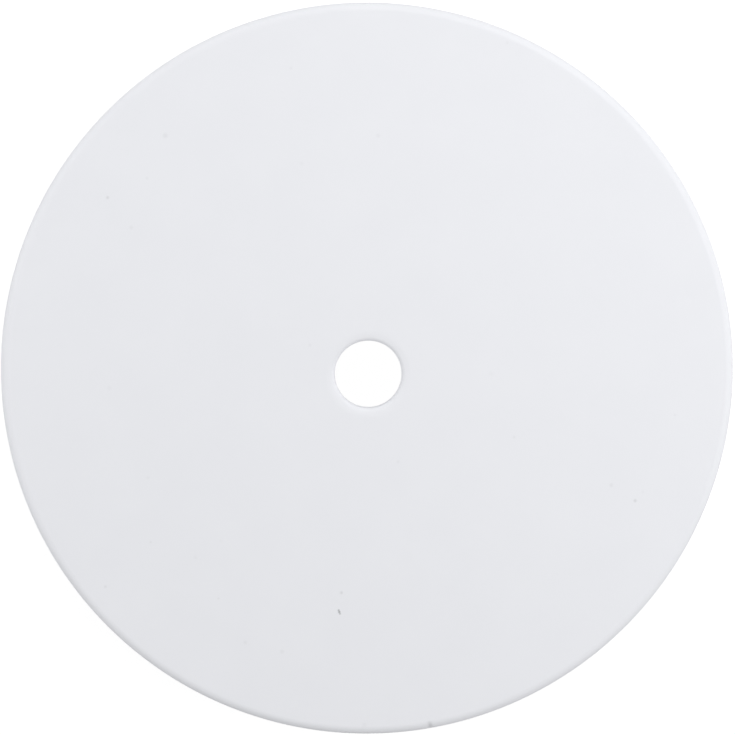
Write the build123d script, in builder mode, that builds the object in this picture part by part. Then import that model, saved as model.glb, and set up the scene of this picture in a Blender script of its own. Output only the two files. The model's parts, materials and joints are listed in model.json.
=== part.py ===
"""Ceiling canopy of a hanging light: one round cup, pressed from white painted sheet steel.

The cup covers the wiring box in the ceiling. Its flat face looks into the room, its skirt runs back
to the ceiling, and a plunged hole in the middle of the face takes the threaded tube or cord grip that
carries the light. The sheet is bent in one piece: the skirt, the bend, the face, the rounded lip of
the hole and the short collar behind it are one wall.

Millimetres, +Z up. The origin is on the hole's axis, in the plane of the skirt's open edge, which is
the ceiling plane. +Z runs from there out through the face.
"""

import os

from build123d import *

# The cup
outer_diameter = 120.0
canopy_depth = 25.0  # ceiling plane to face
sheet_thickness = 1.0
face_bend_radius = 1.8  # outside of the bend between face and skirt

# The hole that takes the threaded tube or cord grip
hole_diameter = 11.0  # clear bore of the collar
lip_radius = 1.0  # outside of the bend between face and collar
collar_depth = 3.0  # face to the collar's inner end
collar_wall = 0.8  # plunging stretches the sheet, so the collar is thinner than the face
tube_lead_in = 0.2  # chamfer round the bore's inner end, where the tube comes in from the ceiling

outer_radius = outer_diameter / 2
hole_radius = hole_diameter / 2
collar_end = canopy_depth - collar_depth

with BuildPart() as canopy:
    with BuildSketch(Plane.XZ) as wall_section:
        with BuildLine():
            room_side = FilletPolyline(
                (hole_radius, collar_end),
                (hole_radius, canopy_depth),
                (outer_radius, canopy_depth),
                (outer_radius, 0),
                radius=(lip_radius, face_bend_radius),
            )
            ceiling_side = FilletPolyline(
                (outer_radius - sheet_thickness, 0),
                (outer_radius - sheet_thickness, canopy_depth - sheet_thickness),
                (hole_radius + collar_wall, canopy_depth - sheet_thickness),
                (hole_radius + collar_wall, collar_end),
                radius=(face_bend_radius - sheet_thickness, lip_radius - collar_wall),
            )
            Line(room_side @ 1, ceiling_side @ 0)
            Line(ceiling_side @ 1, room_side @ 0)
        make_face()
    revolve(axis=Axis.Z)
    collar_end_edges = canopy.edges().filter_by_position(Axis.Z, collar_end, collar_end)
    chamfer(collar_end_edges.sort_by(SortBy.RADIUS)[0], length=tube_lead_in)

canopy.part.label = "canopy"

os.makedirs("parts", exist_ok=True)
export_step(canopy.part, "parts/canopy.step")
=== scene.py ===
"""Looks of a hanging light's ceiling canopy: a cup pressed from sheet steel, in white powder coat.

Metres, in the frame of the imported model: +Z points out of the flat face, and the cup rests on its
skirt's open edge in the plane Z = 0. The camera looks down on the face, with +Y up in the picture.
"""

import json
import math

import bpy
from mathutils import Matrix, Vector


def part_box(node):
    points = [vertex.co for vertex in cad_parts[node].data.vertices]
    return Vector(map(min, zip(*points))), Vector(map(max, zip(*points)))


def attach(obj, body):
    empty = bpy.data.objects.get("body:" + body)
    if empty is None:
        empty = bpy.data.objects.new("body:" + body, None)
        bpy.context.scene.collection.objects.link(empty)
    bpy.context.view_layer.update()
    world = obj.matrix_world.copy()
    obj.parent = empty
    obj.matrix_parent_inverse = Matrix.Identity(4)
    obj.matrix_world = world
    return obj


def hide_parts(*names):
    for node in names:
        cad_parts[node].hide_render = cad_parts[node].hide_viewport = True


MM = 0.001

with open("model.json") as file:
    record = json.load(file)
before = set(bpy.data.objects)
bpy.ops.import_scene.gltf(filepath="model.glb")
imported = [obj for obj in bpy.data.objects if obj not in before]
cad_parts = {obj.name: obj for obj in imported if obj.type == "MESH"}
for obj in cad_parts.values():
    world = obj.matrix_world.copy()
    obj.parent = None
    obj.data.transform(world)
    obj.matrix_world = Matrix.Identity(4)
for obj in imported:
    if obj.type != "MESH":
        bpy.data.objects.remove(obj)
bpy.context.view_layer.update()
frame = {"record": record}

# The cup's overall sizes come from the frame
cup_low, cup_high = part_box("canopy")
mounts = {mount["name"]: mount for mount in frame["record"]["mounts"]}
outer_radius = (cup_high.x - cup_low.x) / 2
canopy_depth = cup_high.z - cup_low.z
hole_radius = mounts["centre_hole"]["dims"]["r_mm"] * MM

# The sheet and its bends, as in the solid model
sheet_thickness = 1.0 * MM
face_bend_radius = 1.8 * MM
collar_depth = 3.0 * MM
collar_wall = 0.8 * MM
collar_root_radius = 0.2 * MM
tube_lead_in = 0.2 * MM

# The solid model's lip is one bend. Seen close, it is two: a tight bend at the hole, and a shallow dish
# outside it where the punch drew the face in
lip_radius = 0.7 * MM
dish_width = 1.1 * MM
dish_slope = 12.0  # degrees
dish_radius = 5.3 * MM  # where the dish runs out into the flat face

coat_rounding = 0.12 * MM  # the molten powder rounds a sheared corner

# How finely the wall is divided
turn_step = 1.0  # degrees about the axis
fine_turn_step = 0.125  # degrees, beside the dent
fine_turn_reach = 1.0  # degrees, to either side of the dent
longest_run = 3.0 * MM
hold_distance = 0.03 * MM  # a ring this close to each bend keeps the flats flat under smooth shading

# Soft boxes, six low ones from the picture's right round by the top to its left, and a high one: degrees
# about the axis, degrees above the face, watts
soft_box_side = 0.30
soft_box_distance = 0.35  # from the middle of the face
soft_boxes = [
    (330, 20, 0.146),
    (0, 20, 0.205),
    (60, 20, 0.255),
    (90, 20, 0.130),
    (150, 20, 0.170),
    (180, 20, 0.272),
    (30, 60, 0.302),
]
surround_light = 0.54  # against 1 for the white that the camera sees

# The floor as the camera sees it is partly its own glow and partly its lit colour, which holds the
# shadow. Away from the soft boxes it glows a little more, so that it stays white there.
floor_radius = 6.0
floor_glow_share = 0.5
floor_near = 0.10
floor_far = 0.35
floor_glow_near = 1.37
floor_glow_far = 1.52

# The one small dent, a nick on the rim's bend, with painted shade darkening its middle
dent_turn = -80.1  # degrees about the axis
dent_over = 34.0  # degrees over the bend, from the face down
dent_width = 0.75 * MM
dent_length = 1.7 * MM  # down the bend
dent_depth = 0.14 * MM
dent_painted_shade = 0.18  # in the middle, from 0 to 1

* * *

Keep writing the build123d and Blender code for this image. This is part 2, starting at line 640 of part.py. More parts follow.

* * *

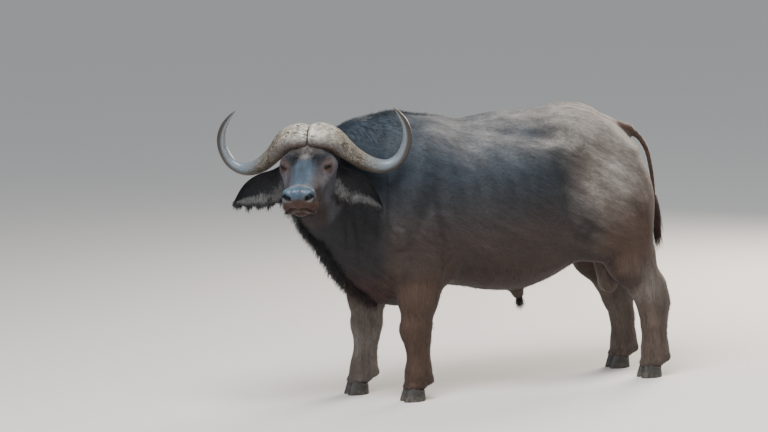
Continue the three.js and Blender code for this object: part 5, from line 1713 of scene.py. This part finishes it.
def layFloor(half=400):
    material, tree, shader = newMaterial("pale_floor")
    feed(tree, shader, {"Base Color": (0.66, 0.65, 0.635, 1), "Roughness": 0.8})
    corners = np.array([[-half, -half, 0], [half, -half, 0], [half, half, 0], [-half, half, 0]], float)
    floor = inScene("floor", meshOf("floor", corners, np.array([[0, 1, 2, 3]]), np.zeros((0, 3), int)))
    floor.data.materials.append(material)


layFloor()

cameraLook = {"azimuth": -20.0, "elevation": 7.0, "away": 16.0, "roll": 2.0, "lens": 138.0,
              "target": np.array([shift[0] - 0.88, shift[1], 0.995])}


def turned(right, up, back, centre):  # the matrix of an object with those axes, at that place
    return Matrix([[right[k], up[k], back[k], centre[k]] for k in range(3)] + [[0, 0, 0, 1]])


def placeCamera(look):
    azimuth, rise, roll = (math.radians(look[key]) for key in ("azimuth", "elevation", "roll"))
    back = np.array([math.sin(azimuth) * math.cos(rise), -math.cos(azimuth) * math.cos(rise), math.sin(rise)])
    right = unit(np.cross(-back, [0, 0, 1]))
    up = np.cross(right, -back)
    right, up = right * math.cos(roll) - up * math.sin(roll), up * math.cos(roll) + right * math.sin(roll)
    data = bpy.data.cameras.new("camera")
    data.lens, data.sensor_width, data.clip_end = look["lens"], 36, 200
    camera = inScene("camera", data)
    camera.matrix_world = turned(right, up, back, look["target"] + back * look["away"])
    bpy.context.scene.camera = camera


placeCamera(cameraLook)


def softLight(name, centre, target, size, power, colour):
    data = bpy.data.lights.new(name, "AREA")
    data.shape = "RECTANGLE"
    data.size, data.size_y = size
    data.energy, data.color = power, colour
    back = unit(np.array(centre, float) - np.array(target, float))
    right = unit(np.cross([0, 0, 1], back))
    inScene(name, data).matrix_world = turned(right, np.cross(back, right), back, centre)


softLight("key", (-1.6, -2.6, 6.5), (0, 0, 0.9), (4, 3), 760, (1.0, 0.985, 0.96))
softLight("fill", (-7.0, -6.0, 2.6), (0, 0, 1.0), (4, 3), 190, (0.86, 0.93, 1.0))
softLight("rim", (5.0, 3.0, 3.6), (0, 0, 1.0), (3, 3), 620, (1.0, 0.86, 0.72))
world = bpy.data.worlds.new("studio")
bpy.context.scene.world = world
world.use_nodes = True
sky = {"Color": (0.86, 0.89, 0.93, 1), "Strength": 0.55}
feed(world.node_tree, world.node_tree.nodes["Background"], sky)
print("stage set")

* * *

◆ Written request ◆
Only the lines from the one containing "with BuildPart() as" through the one containing "obj.matrix_parent_inverse = Matrix.Identity(4)" are to be reproduced, exactly as they appear.

◆ Full answer ◆
with BuildPart() as canopy:
    with BuildSketch(Plane.XZ) as wall_section:
        with BuildLine():
            room_side = FilletPolyline(
                (hole_radius, collar_end),
                (hole_radius, canopy_depth),
                (outer_radius, canopy_depth),
                (outer_radius, 0),
                radius=(lip_radius, face_bend_radius),
            )
            ceiling_side = FilletPolyline(
                (outer_radius - sheet_thickness, 0),
                (outer_radius - sheet_thickness, canopy_depth - sheet_thickness),
                (hole_radius + collar_wall, canopy_depth - sheet_thickness),
                (hole_radius + collar_wall, collar_end),
                radius=(face_bend_radius - sheet_thickness, lip_radius - collar_wall),
            )
            Line(room_side @ 1, ceiling_side @ 0)
            Line(ceiling_side @ 1, room_side @ 0)
        make_face()
    revolve(axis=Axis.Z)
    collar_end_edges = canopy.edges().filter_by_position(Axis.Z, collar_end, collar_end)
    chamfer(collar_end_edges.sort_by(SortBy.RADIUS)[0], length=tube_lead_in)

canopy.part.label = "canopy"

os.makedirs("parts", exist_ok=True)
export_step(canopy.part, "parts/canopy.step")
=== scene.py ===
"""Looks of a hanging light's ceiling canopy: a cup pressed from sheet steel, in white powder coat.

Metres, in the frame of the imported model: +Z points out of the flat face, and the cup rests on its
skirt's open edge in the plane Z = 0. The camera looks down on the face, with +Y up in the picture.
"""

import json
import math

import bpy
from mathutils import Matrix, Vector


def part_box(node):
    points = [vertex.co for vertex in cad_parts[node].data.vertices]
    return Vector(map(min, zip(*points))), Vector(map(max, zip(*points)))


def attach(obj, body):
    empty = bpy.data.objects.get("body:" + body)
    if empty is None:
        empty = bpy.data.objects.new("body:" + body, None)
        bpy.context.scene.collection.objects.link(empty)
    bpy.context.view_layer.update()
    world = obj.matrix_world.copy()
    obj.parent = empty
    obj.matrix_parent_inverse = Matrix.Identity(4)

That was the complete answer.